题目
Have Fun with Numbers
Notice that the number 123456789 is a 9-digit number consisting exactly the numbers from 1 to 9, with no duplication. Double it we will obtain 246913578, which happens to be another 9-digit number consisting exactly the numbers from 1 to 9, only in a different permutation. Check to see the result if we double it again!
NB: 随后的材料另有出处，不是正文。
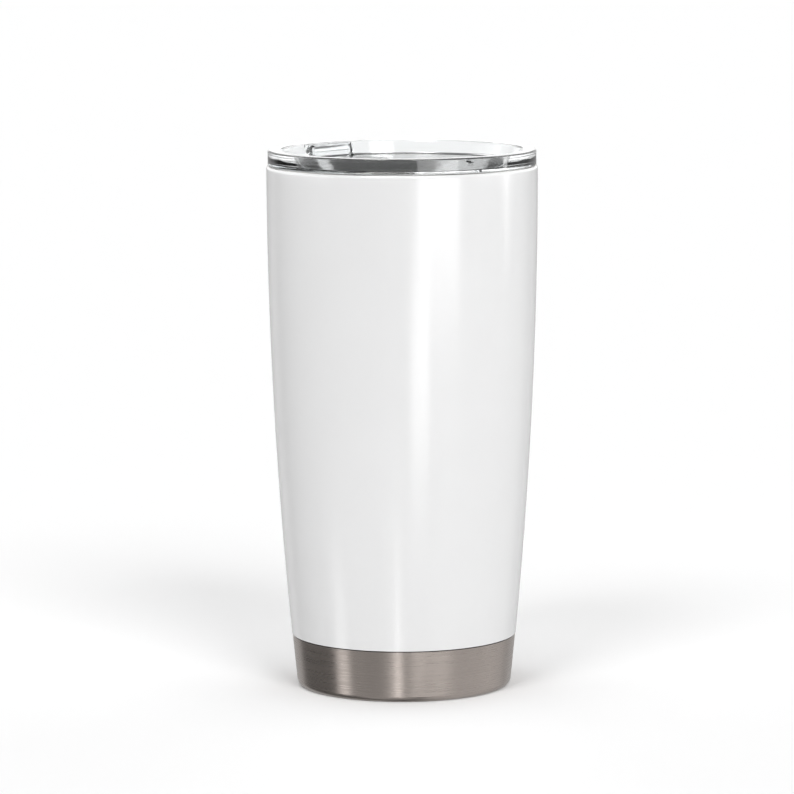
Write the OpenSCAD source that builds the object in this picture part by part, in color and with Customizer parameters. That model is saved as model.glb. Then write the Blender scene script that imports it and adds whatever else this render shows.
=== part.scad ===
// Insulated tumbler: a double-wall vacuum cup in stainless steel with a white powder coat,
// and a clear press-in lid with a sliding closure.
// Frame: origin at the centre of the foot, +Z up the cup's axis, +Y towards the drinking hole.

/* [Cup] */
// Height of the cup without its lid
body_h = 170.5; // [165:0.5:180]
// Outer diameter at the mouth
top_d = 88; // [86:0.5:92]
// Diameter that the side curve would reach at the floor
base_d = 70; // [68:0.5:74]
// Height of the bare steel band under the coat
band_h = 17; // [12:0.5:40]
// Radius of the corner between the side and the foot
corner_r = 2; // [1.5:0.1:4]
// Depth of the recess inside the foot ring
foot_recess = 1; // [0.6:0.1:1.5]

/* [Walls] */
// Thickness of the powder coat
coat_t = 0.15; // [0.1:0.05:0.3]
// Thickness of the outer steel
shell_t = 0.5; // [0.4:0.05:0.6]
// Thickness of the inner steel
liner_t = 0.5; // [0.4:0.05:0.6]
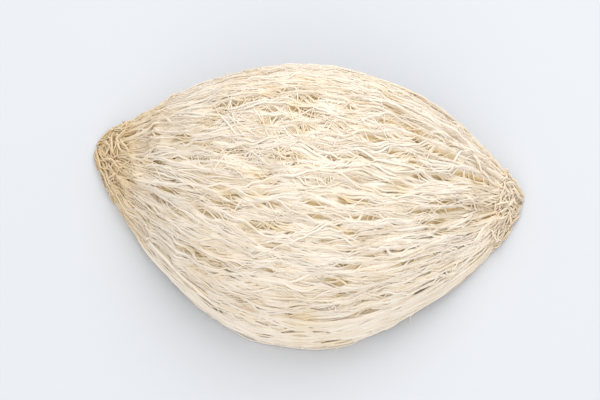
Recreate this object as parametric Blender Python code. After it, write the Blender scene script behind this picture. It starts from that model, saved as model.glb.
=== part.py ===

Now you are suppose to check if there are more numbers with this property. That is, double a given number with k digits, you are to tell if the resulting number consists of only a permutation of the digits in the original number.
Input Specification:
Each input contains one test case. Each case contains one positive integer with no more than 20 digits.
Output Specification:
For each test case, first print in a line “Yes” if doubling the input number gives a number that consists of only a permutation of the digits in the original number, or “No” if not. Then in the next line, print the doubled number.
Sample Input:
1234567899
Sample Output:
Yes
2469135798
背景
额,这道题在我大一时就遇到了。当时才学c语言,用的是笨办法,结果是部分正确。由于考研需要,近期重返了c语言,虽然二年没摸c语言了,但是由于大一时苦练,很快就拾起来了。现在看到这个题目时,觉得当年的代码写的跟**一样。不过我也感谢大一时的坚持。很快,我对这题就有了新的思路。
新的思路
总体思路
统计乘积前和乘积后序列各数字的频度,然后进行比较频度即可。
细说:
由于数字只有0-9,且序列长度不会超过20。所以用一有10个有效字符的字符数组存储频度即可。这样空间复杂度为O(1)。时间复杂度为O(n)。
#include"stdio.h"
#include"string.h"
int main(){
char array[21]="\0";//保存原序列,经算法后,保存的是乘积后的序列。(若最高位溢出,不保存溢出位1。)
gets(array);
char freq[2][11]={"\0","\0"};//一维保存原序列个数字出现的频度,二维保存乘积后各数字出现的频度
int length=strlen(array);
int j=0;//工具
int overFlow=0;//某位乘积加上低位进位后是否溢出。0位没溢出,1位溢出。
int i=length - 1;
while(i>=0){
j=array[i]-'0';
freq[0][j]+=1;//原序列 相应数字频度+1
j=j*2;//单位数乘2
if(overFlow==1){
j++;
overFlow=0;
}
//处理进位。找到不为9的前一位
if(j>9){
j=j%10;//产生乘积后的个位数字。
overFlow=1;
}
freq[1][j]+=1;//乘积后个位数字的频度加1。有了上面if,保证了0=<j<=9
array[i]=j+'0';
i--;
}
//对比各数字频度是否相等
for(int x=0;x<10;x++){
if(freq[0][x]!=freq[1][x]){
printf("No\n");
break;
}
if(x==9)
printf("Yes\n");
}
if(overFlow==1){
printf("1");
}
puts(array);
return 0;
}